Do not cook a young goat in its mother’s milk. – Exodus 23:19b
When you sit down to eat a meal that someone else cooked, do you ever think about how the meal was prepared? What other ingredients were used? Where the food came from, or the culture it originated from?
Unless we have a food allergy, most of us don’t. We just bow our heads, give thanks, and dig in.
But in the Old Testament, this was everyday life for the Israelites. Food wasn’t just food. It was obedience… it was identity and worship. And it still is for many Jewish people today. In fact, many Old Testament scholars point to Exodus 23:19 as one of the seeds that eventually grew into the modern kosher food laws practiced in Judaism today.
And so we come to this (rather obscure) last sentence in Exodus 23:19 that seems to have come from way out in left field: “Do not cook a young goat in its mother’s milk.”
No explanation, no footnote.
What are we to make of that? The Bible doesn’t give us a precise reason why. It just gives the command.
Some have suggested plausible explanations. The ancient Jewish scholar Philo believed that God considered it wrong that the very substance that nourished and sustained the animal’s life would be used to flavor it after death. In other words, don’t mix life-giving milk with death. That’s possible. It has a certain moral logic to it.

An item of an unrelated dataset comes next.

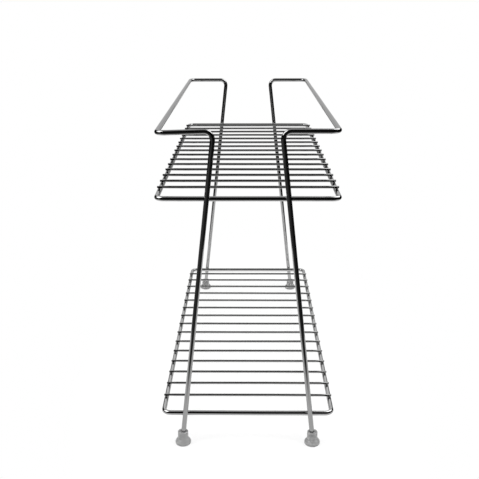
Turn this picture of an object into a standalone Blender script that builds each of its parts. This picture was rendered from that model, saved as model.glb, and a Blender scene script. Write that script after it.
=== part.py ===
"""Kitchen rack: two wire shelves welded between two bent side frames that stand on soft feet.

Metres, +Z up. X runs across the rack, Y from front to back, and the feet stand on Z = 0 with
the rack centred on the Z axis.
"""

import math

import bmesh
import bpy
from mathutils import Quaternion, Vector

# Wires, and the clearance kept where two wires are welded together
frame_wire_diameter = 0.0055
rim_wire_diameter = 0.0055
cross_wire_diameter = 0.0030
weld_clearance = 0.0003

# Shelf rims, measured along the wire's centreline
rim_length = 0.4860
rim_width = 0.1938
rim_corner_radius = 0.0080

# Cross wires, laid over the long sides of each rim and ending just inside their outer sides
cross_wire_count = 15
cross_wire_end_inset = 0.0003
cross_wire_end_margin = 0.0335

# Heights of the cross wires and of the top rails
lower_shelf_height = 0.0409
shelf_spacing = 0.2542
rail_rise = 0.0680

# Legs: how far in from the rim's long side each leg crosses the rims, and how far the top
# rail reaches out from the top of the leg
lower_leg_inset = 0.0254
upper_leg_inset = 0.0536
rail_reach = 0.0585
leg_bend_radius = 0.0085
rail_corner_radius = 0.0090

# Feet, turned caps with a blind bore for the end of the leg
foot_height = 0.0160
foot_collar_wall = 0.0029
foot_flare_top = 0.0088
foot_flare_bottom = 0.0032
foot_flare_reach = 0.0030
foot_top_round = 0.0008
foot_base_round = 0.0020
foot_floor_thickness = 0.0035
foot_bore_clearance = 0.0003
foot_bore_overrun = 0.0060
foot_axis_merge_distance = 0.0001

# Counts that set how fine the round shapes are
wire_bevel_resolution = 4
cross_wire_bevel_resolution = 3
bend_steps = 7
foot_turn_steps = 24
foot_flare_steps = 7
foot_round_steps = 3

# Radii and half sizes that the pieces share
frame_wire_radius = frame_wire_diameter / 2
rim_wire_radius = rim_wire_diameter / 2
cross_wire_radius = cross_wire_diameter / 2
rim_half_length = rim_length / 2
rim_half_width = rim_width / 2

# A rim hangs under its cross wires, and the legs stand just outside the ends of the rims
rim_drop = cross_wire_radius + rim_wire_radius + weld_clearance
lower_rim_height = lower_shelf_height - rim_drop
upper_shelf_height = lower_shelf_height + shelf_spacing
upper_rim_height = upper_shelf_height - rim_drop
rail_height = upper_shelf_height + rail_rise
leg_plane = rim_half_length + rim_wire_radius + frame_wire_radius + weld_clearance
cross_wire_length = rim_width + rim_wire_diameter - 2 * cross_wire_end_inset


def clear_scene():
    """Remove every object of the scene that the script starts in."""
    for old_object in list(bpy.data.objects):
        bpy.data.objects.remove(old_object, do_unlink=True)


def make_collection(name):
    """Make a collection in the scene."""
    collection = bpy.data.collections.new(name)
    bpy.context.scene.collection.children.link(collection)
    return collection


def make_material(name, colour, metallic, roughness):
    """Make a Principled BSDF material from a linear colour."""
    material = bpy.data.materials.new(name)
    material.use_nodes = True
    shader = material.node_tree.nodes["Principled BSDF"]
    shader.inputs["Base Color"].default_value = (*colour, 1.0)
    shader.inputs["Metallic"].default_value = metallic
    shader.inputs["Roughness"].default_value = roughness
    material.diffuse_color = (*colour, 1.0)
    material.metallic = metallic
    material.roughness = roughness
    return material


def bend_points(before, corner, after, radius):
    """Points of the arc that rounds one corner of a path."""
    way_in = (corner - before).normalized()
    way_out = (after - corner).normalized()
    turn = way_in.angle(way_out)
    setback = radius * math.tan(turn / 2)
    axis = way_in.cross(way_out).normalized()
    start = corner - way_in * setback
    centre = start + axis.cross(way_in) * radius
    arm = start - centre
    points = []
    for step in range(bend_steps + 1):
        swing = Quaternion(axis, turn * step / bend_steps)
        points.append(centre + swing @ arm)
    return points


def rounded_path(corners, radii, closed):
    """Path through the corners with each bend rounded; an open path keeps its two ends."""
    points = []
    last = len(corners) - 1
    for index, corner in enumerate(corners):
        if not closed and index in (0, last):
            points.append(corner)
            continue
        before = corners[index - 1]
        after = corners[(index + 1) % len(corners)]
        points.extend(bend_points(before, corner, after, radii[index]))
    return points


def make_wire_curve(name, points, diameter, closed, bevel_resolution, material):
    """Make the curve data of a round wire with filled ends."""
    curve = bpy.data.curves.new(name, "CURVE")
    curve.dimensions = "3D"
    curve.bevel_depth = diameter / 2
    curve.bevel_resolution = bevel_resolution
    curve.use_fill_caps = True
    spline = curve.splines.new("POLY")
    spline.points.add(len(points) - 1)
    for spline_point, point in zip(spline.points, points):
        spline_point.co = (*point, 1.0)
    spline.use_cyclic_u = closed
    spline.use_smooth = True
    curve.materials.append(material)
    return curve


def add_object(name, data, location, collection, parent):
    """Place an object that holds the data and hang it on the parent."""
    new_object = bpy.data.objects.new(name, data)
    new_object.location = location
    new_object.parent = parent
    collection.objects.link(new_object)
    return new_object


def leg_distance(height):
    """Distance of a leg's centreline from the rack's middle plane at a height."""
    lower_distance = rim_half_width - lower_leg_inset
    upper_distance = rim_half_width - upper_leg_inset
    climb_share = (height - lower_rim_height) / (upper_rim_height - lower_rim_height)
    return lower_distance + (upper_distance - lower_distance) * climb_share


def leg_point(side, end, height):
    """Point on a leg's centreline; side is -1 at the left, end is -1 at the front."""
    return Vector((side * leg_distance(height), end * leg_plane, height))


def add_side_frame(name, side, material, collection, parent):
    """One bent wire: front leg, top rail and back leg of one side."""
    leg_end_height = foot_floor_thickness + foot_bore_clearance
    rail_distance = leg_distance(rail_height) + rail_reach
    corners = [
        leg_point(side, -1, leg_end_height),
        leg_point(side, -1, rail_height),
        Vector((side * rail_distance, -leg_plane, rail_height)),
        Vector((side * rail_distance, leg_plane, rail_height)),
        leg_point(side, 1, rail_height),
        leg_point(side, 1, leg_end_height),
    ]
    radii = [0, leg_bend_radius, rail_corner_radius, rail_corner_radius, leg_bend_radius, 0]
    path = rounded_path(corners, radii, closed=False)
    curve = make_wire_curve(name, path, frame_wire_diameter, False, wire_bevel_resolution, material)
    return add_object(name, curve, (0, 0, 0), collection, parent)


def make_rim_curve(name, material):
    """Rounded rectangle of wire that carries one shelf."""
    corners = [
        Vector((-rim_half_width, -rim_half_length, 0)),
        Vector((rim_half_width, -rim_half_length, 0)),
        Vector((rim_half_width, rim_half_length, 0)),
        Vector((-rim_half_width, rim_half_length, 0)),
    ]
    radii = [rim_corner_radius] * len(corners)
    path = rounded_path(corners, radii, closed=True)
    return make_wire_curve(name, path, rim_wire_diameter, True, wire_bevel_resolution, material)


def make_cross_wire_curve(name, material):
    """Straight wire that spans a shelf."""
    half_length = cross_wire_length / 2
    path = [Vector((-half_length, 0, 0)), Vector((half_length, 0, 0))]
    return make_wire_curve(name, path, cross_wire_diameter, False, cross_wire_bevel_resolution, material)


def add_shelf(level, shelf_height, rim_curve, cross_wire_curve, collection, parent):
    """A rim with its row of cross wires, numbered from the front."""
    rim_place = (0, 0, shelf_height - rim_drop)
    add_object(f"{level}_shelf_rim", rim_curve, rim_place, collection, parent)
    first_place = -rim_half_length + cross_wire_end_margin
    pitch = -2 * first_place / (cross_wire_count - 1)
    for index in range(cross_wire_count):
        place = (0, first_place + pitch * index, shelf_height)
        add_object(f"{level}_cross_wire_{index + 1:02d}", cross_wire_curve, place, collection, parent)


def foot_profile():
    """Outline of a foot from its top centre down the outer side to its base centre."""
    collar_radius = frame_wire_radius + foot_bore_clearance + foot_collar_wall
    base_radius = collar_radius + foot_flare_reach
    points = [(0, foot_height)]
    for step in range(foot_round_steps + 1):
        angle = math.pi / 2 * (1 - step / foot_round_steps)
        radius = collar_radius - foot_top_round * (1 - math.cos(angle))
        points.append((radius, foot_height - foot_top_round * (1 - math.sin(angle))))
    for step in range(foot_flare_steps + 1):
        fall_share = step / foot_flare_steps
        swell_share = (1 - math.cos(math.pi * fall_share)) / 2
        height = foot_flare_top + (foot_flare_bottom - foot_flare_top) * fall_share
        points.append((collar_radius + foot_flare_reach * swell_share, height))
    for step in range(foot_round_steps + 1):
        angle = math.pi / 2 * step / foot_round_steps
        radius = base_radius - foot_base_round * (1 - math.cos(angle))
        points.append((radius, foot_base_round * (1 - math.sin(angle))))
    points.append((0, 0))
    return points


def make_foot_mesh(name, material):
    """Half outline of a foot, standing in the XZ plane."""
    vertices = [(radius, 0, height) for radius, height in foot_profile()]
    edges = [(index, index + 1) for index in range(len(vertices) - 1)]
    mesh = bpy.data.meshes.new(name)
    mesh.from_pydata(vertices, edges, [])
    mesh.materials.append(material)
    return mesh


def add_bore_cutter(name, side, end, collection):
    """Tilted cylinder that clears the end of a leg out of its foot."""
    leg_end = leg_point(side, end, foot_floor_thickness + foot_bore_clearance)
    leg_top = leg_point(side, end, foot_height)
    direction = (leg_top - leg_end).normalized()
    bottom = leg_end - direction * foot_bore_clearance
    top = leg_top + direction * foot_bore_overrun
    shape = bmesh.new()
    bmesh.ops.create_cone(
        shape,
        cap_ends=True,
        segments=foot_turn_steps,
        radius1=frame_wire_radius + foot_bore_clearance,
        radius2=frame_wire_radius + foot_bore_clearance,
        depth=(top - bottom).length,
    )
    mesh = bpy.data.meshes.new(name)
    shape.to_mesh(mesh)
    shape.free()
    cutter = bpy.data.objects.new(name, mesh)
    cutter.location = (top + bottom) / 2
    cutter.rotation_mode = "QUATERNION"
    cutter.rotation_quaternion = direction.to_track_quat("Z", "Y")
    cutter.hide_render = True
    cutter.display_type = "WIRE"
    collection.objects.link(cutter)
    return cutter


def add_foot(name, side, end, mesh, collection, cutters, parent):
    """Turned cap that stands upright on the floor, bored along the leg that it holds."""
    grip_height = (foot_floor_thickness + foot_height) / 2
    grip = leg_point(side, end, grip_height)
    foot = add_object(name, mesh, (grip.x, grip.y, 0), collection, parent)
    turn = foot.modifiers.new("Turn", "SCREW")
    turn.steps = foot_turn_steps
    turn.render_steps = foot_turn_steps
    turn.use_merge_vertices = True
    turn.merge_threshold = foot_axis_merge_distance
    turn.use_smooth_shade = True
    bore = foot.modifiers.new("Bore", "BOOLEAN")
    bore.operation = "DIFFERENCE"
    bore.solver = "EXACT"
    bore.object = add_bore_cutter(f"{name}_bore", side, end, cutters)
    return foot


def build_rack():
    """Model the whole rack."""
    clear_scene()
    rack = make_collection("kitchen_rack")
    cutters = make_collection("cutters")
    origin = add_object("rack_origin", None, (0, 0, 0), rack, None)

    frame_steel = make_material("side_frame_steel", (0.60, 0.60, 0.62), 1.0, 0.16)
    rim_steel = make_material("rim_steel", (0.62, 0.62, 0.63), 1.0, 0.16)
    cross_steel = make_material("cross_wire_steel", (0.55, 0.55, 0.56), 1.0, 0.20)
    foot_vinyl = make_material("foot_vinyl", (0.42, 0.42, 0.43), 0.0, 0.45)

    sides = {"left": -1, "right": 1}
    ends = {"front": -1, "back": 1}
    for side_name, side in sides.items():
        add_side_frame(f"side_frame_{side_name}", side, frame_steel, rack, origin)

    rim_curve = make_rim_curve("shelf_rim", rim_steel)
    cross_wire_curve = make_cross_wire_curve("cross_wire", cross_steel)
    for level, height in (("lower", lower_shelf_height), ("upper", upper_shelf_height)):
        add_shelf(level, height, rim_curve, cross_wire_curve, rack, origin)

    foot_mesh = make_foot_mesh("foot", foot_vinyl)
    for end_name, end in ends.items():
        for side_name, side in sides.items():
            foot_name = f"foot_{end_name}_{side_name}"
            add_foot(foot_name, side, end, foot_mesh, rack, cutters, origin)


build_rack()
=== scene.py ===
import math

import bmesh
import bpy
from mathutils import Matrix, Vector


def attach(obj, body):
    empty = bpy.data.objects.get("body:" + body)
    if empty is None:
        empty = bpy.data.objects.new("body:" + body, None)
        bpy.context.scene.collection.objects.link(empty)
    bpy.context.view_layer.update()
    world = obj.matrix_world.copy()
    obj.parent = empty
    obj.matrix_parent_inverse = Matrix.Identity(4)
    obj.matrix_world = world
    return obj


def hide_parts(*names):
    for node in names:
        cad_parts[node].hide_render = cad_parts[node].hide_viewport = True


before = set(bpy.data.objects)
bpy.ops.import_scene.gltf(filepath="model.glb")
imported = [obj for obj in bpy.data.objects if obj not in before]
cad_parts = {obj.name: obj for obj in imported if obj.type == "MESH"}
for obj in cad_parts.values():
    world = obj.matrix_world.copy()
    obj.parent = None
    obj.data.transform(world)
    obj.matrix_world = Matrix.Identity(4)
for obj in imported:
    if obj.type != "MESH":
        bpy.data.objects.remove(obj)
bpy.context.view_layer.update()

MM = 0.001

# Camera: the place and the angles from which the photograph was taken
CAMERA_PLACE = Vector((0.16, -1030.72, 494.73)) * MM
CAMERA_TURN = math.radians(0.66)
CAMERA_DIP = math.radians(17.548)
CAMERA_ROLL = math.radians(-0.14)
CAMERA_LENS = 58.05
SENSOR_WIDTH = 36.0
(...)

Another explanation comes from historical research into the Canaanite cultures surrounding Israel. Evidence suggests that cooking a young goat in its mother’s milk was part of a pagan ritual practice. If that’s the case, then this command wasn’t about cuisine at all – it was about separation. God didn’t want His people imitating the idolatrous worship of the cultures around them.

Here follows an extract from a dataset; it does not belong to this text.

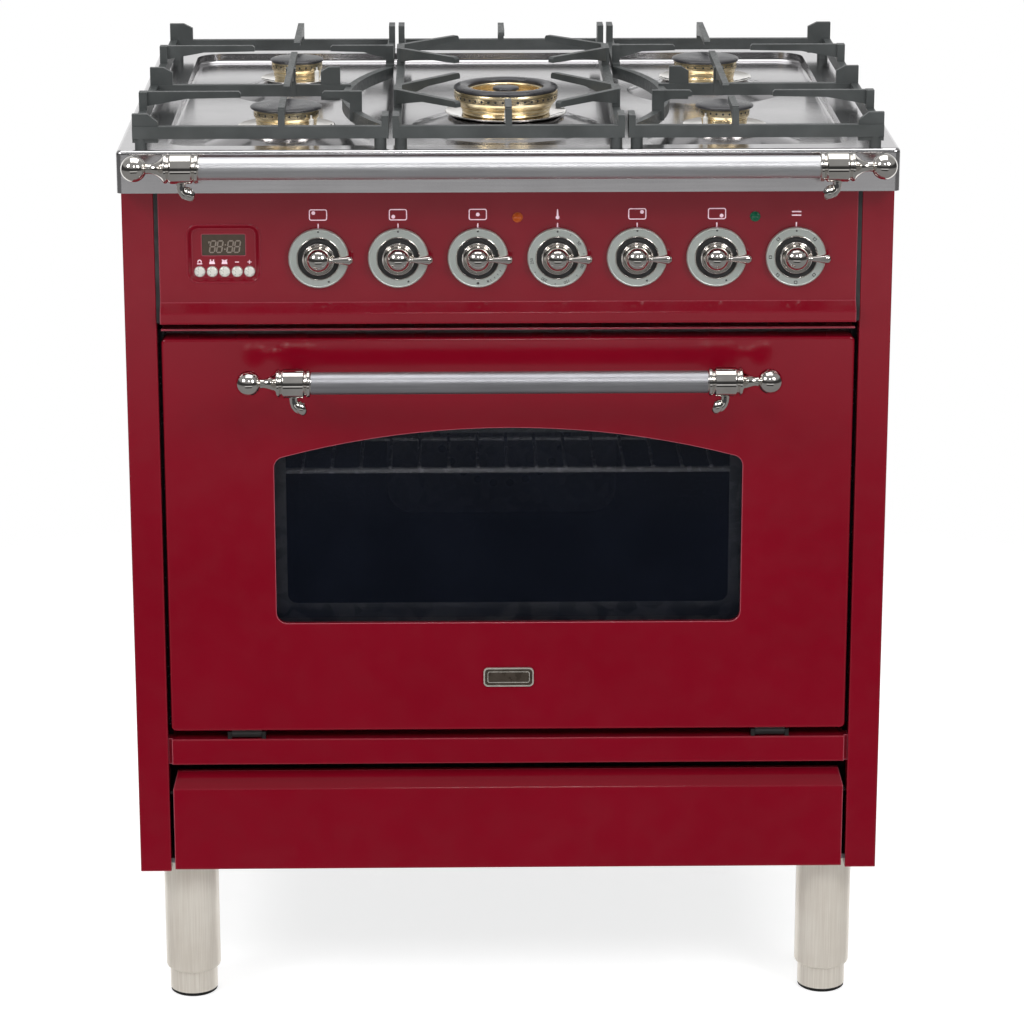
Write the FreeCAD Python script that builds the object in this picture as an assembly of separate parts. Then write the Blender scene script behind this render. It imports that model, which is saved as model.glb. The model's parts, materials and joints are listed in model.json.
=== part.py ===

Again, those are just possible explanations. They both sound rational, and yet they are still guesses.
And that’s where we need to be careful. Some things in Scripture stir our curiosity and remain a little mysterious. Not every command comes with a full commentary, and not every question we might have gets a neat answer. Sometimes God tells His people, “Don’t do this,” and leaves it there.
I’ve come to realize that part of walking with God is learning to live with a few unanswered questions; to trust His heart even when we don’t fully understand His logic.
Still, I have to admit that of all the things I expected God to address in the Bible, ancient goat recipes wasn’t high on the list!